I think it’s safe to say that many gamers find tutorials tedious, whether they be an entire level devoted to teaching the basics of a game or frequent interruptions where we are forced to read pages of text explaining every detail of every action we can perform, even such simple tasks as buying a potion in a store. As if the Buy option was not intuitive enough.
I have long been bothered by tutorials. They cause me to rush through the beginning of a game just so I can get through the boring…hand holding. I don’t think any of us want the game to hold our hands along the way. I bought this game to have an adventure, to have fun, to do things I can’t do in the real world. I’m not having much fun when I try to run ahead and explore and am tugged back by the game’s belief that I still haven’t learned the basics of jumping yet, so I ought to try it a few more times.
There are more ways a game can hold your hand, but that’s the gist of it. Hand holding is not fun. And I really started thinking about this while playing two (three, really) very different games. Being a big fan of Portal 2, I finally gave in and bought The Orange Box for my PS3 so I could play the original Portal. Afterwards, I then replayed Portal 2. Gaming was a very good thing for me at that time, until I finished my little Portal marathon and started playing a game I’ve been holding off on for a long time. Trying to push it aside in search of absolutely anything else to play. But, it couldn’t be ignored forever. Finally, I gave in and started Final Fantasy XIII: Lightning Returns.
Well, I’ll get into my issues with the game in its own review. This is not it. This post only covers one aspect of the game I didn’t like. The hand holding. If it wasn’t enough that Hope is constantly nagging at me about things I am well aware of, the beginning of the game had to explain everything to me. Everything. Maybe minor explaining is fine, but honestly, when my options during battle are Guard, Attack, and some magical spell, I think I can figure it out just fine on my own. The game was interrupted so many times by pages of details I just skimmed over. I’m afraid to talk to a new shop owner for fear of being lectured on what a blacksmith does or what have you.

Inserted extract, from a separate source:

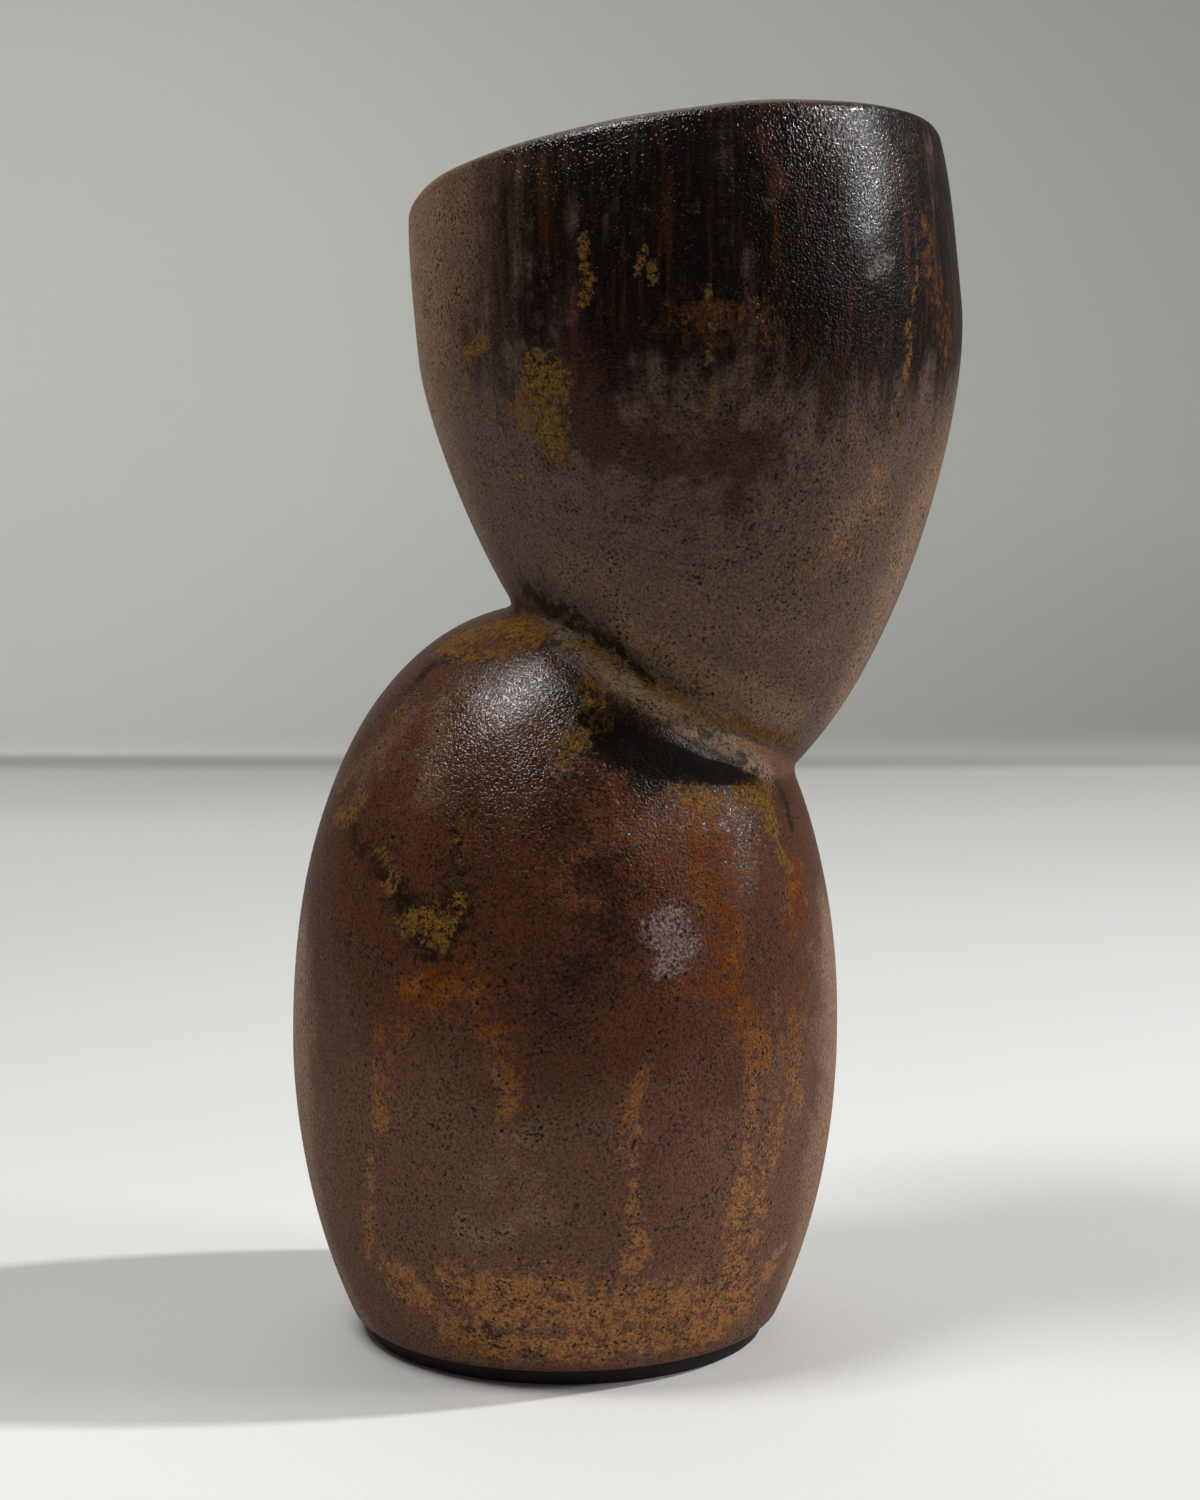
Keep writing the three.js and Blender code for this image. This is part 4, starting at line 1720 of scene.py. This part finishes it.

You see, it was just a very different experience from Portal. Portal doesn’t explain anything. At all. They stick you in a room and expect you to figure it out yourself. Sure, there are little diagrams here and there, but nothing gets in the way. Nothing interrupts the flow of the game, and the player is given full freedom to explore and experiment. I understand some games are more complex than others (not that Portal is simple, but we all know Final Fantasy games are complicated to the point of befuddlement, be it story or gameplay; hey, I am a fan of the series, but this is pure and simple fact), but I really enjoyed a game that just leaves you alone. They told me how to jump at the beginning, okay, got it, and off I went. Wonderful. Brilliant.
But, that’s not all. As I played through the Portal series, I realized another thing I really loved about it. I loved how you were given so much freedom, not just to explore the mechanics of the game, but the story, as well. It was especially apparent during my second time through Portal 2. This game doesn’t really have any cut scenes to interrupt the gameplay. We aren’t stuck staring at the screen while characters talk. Yeah, there are a few times where all you can do is move the camera, but at least it kept up the sense that I was a part of what was going on. And the plot allowed you to explore as much or as little of it as you wanted. The game didn’t force it on you like other games do. You can look for detail or don’t. You can find secret rooms and read the writing on the walls if you want or don’t. You can pay attention to Aperture’s history and even the change in the style of furniture as the decades went by if you chose. You could listen to Cave Johnson’s dialogue or ignore it. You could theorize this and that into the background of the company and your protagonist and GLaDOS, as well. Or not.
There was no hand holding in Portal. They weren’t going to force the plot on you if you didn’t want it. In fact, you had to work for it, and I loved that. I loved finding secret rooms and trying to figure out what the cryptic writing meant. I loved putting effort into finding meaning in a pair of games that are far deeper than you would expect if you had merely played through them without bothering to explore a little bit, to get sidetracked and just take in the details around you. That’s what makes Portal so special. On the surface, it looks like a mere puzzle game, but any who has played it knows that this is not the case.
As of writing this, I am not very far into Lightning Returns, though I don’t need to complete the game first to know it isn’t going to compete with Portal in terms of story or gameplay. I am a gamer, not a child, and I do not need my hand held. I don’t need to have the functions of every button combination shoved into my face the moment I start the game, nor do I always want a marathon of cut scenes explaining the story forced upon me, either. I want fewer games to hold my hand and more to give me the freedom that is the very reason we play video games. I want to break free from the confines of the real world, not be chained even more. I want more games like Portal because I have grown up as a gamer. I can figure it out all by myself, thank you very much.